Stop the presses. No, wait. Geologist and fossil digger Casey Luskin offers some thoughts on William Lane Craig’s In Quest of the Historical Adam:
Evangelical intellectuals often assume that challenging evolution is what brings disrepute upon the church. Even some evangelical leaders push this view, hoping to bully evangelicals into staying silent about doubts about Darwin. But recent debates over Adam and Eve have turned this stereotype on its head. Over the past decade it has been evangelical scientists who embraced mainstream evolutionary ideas and told the church that they must reject 2,000-year-old doctrines on Adam and Eve, that got the science wrong. This led to nearly a decade of leading theistic evolutionists wrongly pushing the idea that Adam and Eve as historical individuals are false. Only after Darwin-doubting scientists in the intelligent design camp were willing to challenge the status quo did the truth become clear that science has not refuted Adam and Eve.

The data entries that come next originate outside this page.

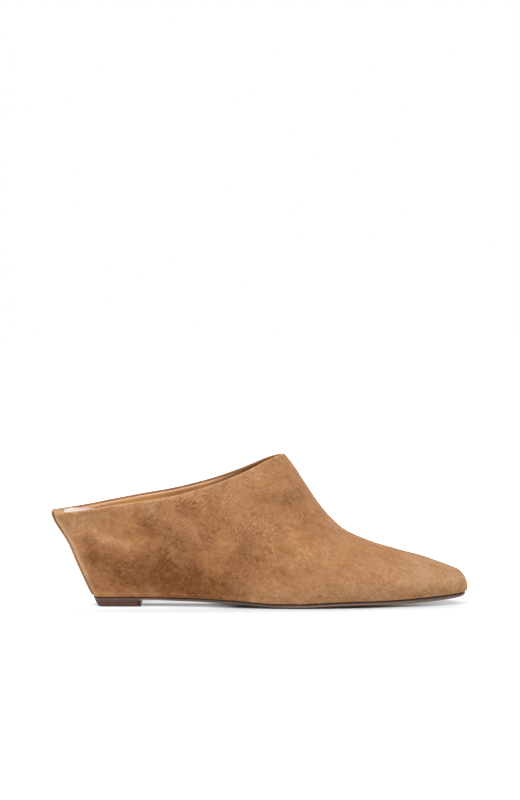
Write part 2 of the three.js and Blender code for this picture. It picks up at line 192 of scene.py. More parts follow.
floor_material, paint, shader = finish("floor_paint", {
    "Base Color": (0.83, 0.88, 0.92, 1), "Roughness": 0.9, "Emission Strength": 1.0})
place = paint.node("ShaderNodeTexCoord", output="Object")
along = paint.node("ShaderNodeSeparateXYZ", {}, {"Vector": place}, output="X")
across = paint.node("ShaderNodeSeparateXYZ", {}, {"Vector": place}, output="Y")
# Painted light and shade on the floor: its glow adds light in front of the shoe, under its arch and toe
# and behind it, tinted cool, and a painted contact shadow lowers it along the arch's near edge.
in_front = across.between(-0.076, -0.044, 0.10, 0.0)
painted_contact_shadow = across.between(-0.019, -0.011) * across.between(-0.010, -0.001, 0.16, 0.0)
painted_contact_shadow = painted_contact_shadow * along.between(-0.085, -0.070)
arch = across.between(-0.050, -0.026, 0.0, 0.32) + across.between(-0.006, 0.004, 0.0, 0.3) - painted_contact_shadow
arch = arch * along.between(-0.034, -0.014, 1.0, 0.0)
toe = across.between(-0.026, -0.010, 0.0, 0.34) * along.between(0.068, 0.112)
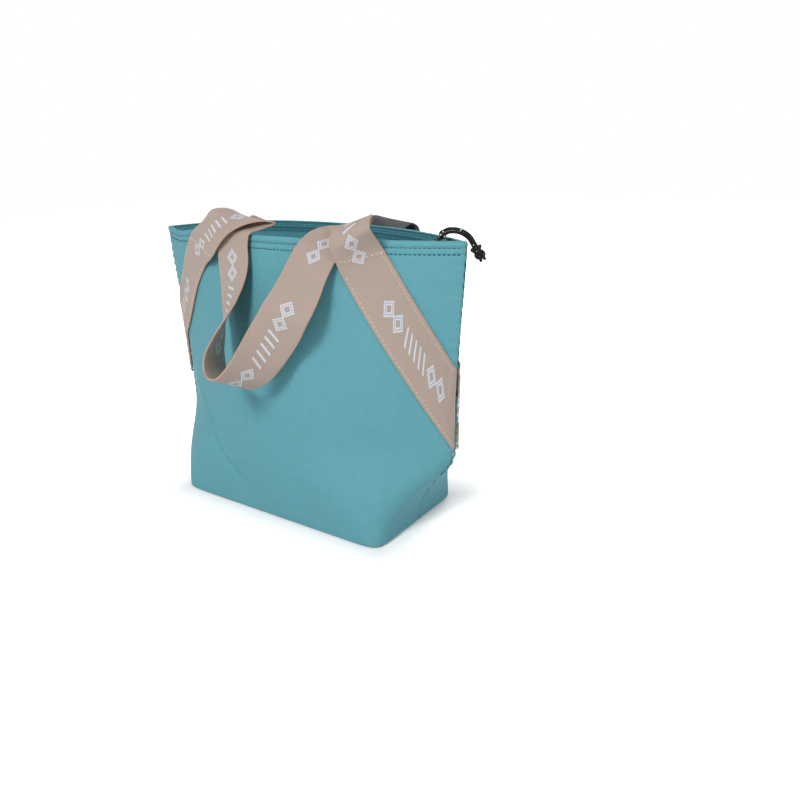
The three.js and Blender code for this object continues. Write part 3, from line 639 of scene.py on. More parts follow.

Evangelical Christians who continue to embrace evolutionary ideas in the absence of confirming evidence continue to bet on the wrong horse, and threaten to repeat these mistakes. This is the moral of the story over recent debates over Adam and Eve — and it isn’t emphasized by Craig because he still thinks it is unwise to challenge biological evolution. Indeed, Craig continues to rely upon BioLogos arguments that pseudogenes are “broken” and non-functional junk DNA that we share with apes, thereby demonstrating our common ancestry. Those arguments are increasingly contradicted by evidence presented in highly authoritative scientific papers which find that pseudogenes are commonly functional, and they ought not be assumed to be genetic “junk.” In relying upon dubious evolutionary arguments that are increasingly refuted by the technical literature, Craig may be repeating the very mistake that led previous evangelicals to think Adam and Eve did not exist.
Casey Luskin, “Coming Attraction: My Review of William Lane Craig’s In Quest of the Historical Adam” at Big Think (November 9, 2021)
Luskin intends a multi-part series on the topic.
Some of us definitely believe in the Historical Adam. Who else, we ask you, could possibly be the ancestor of the Historical Jesus?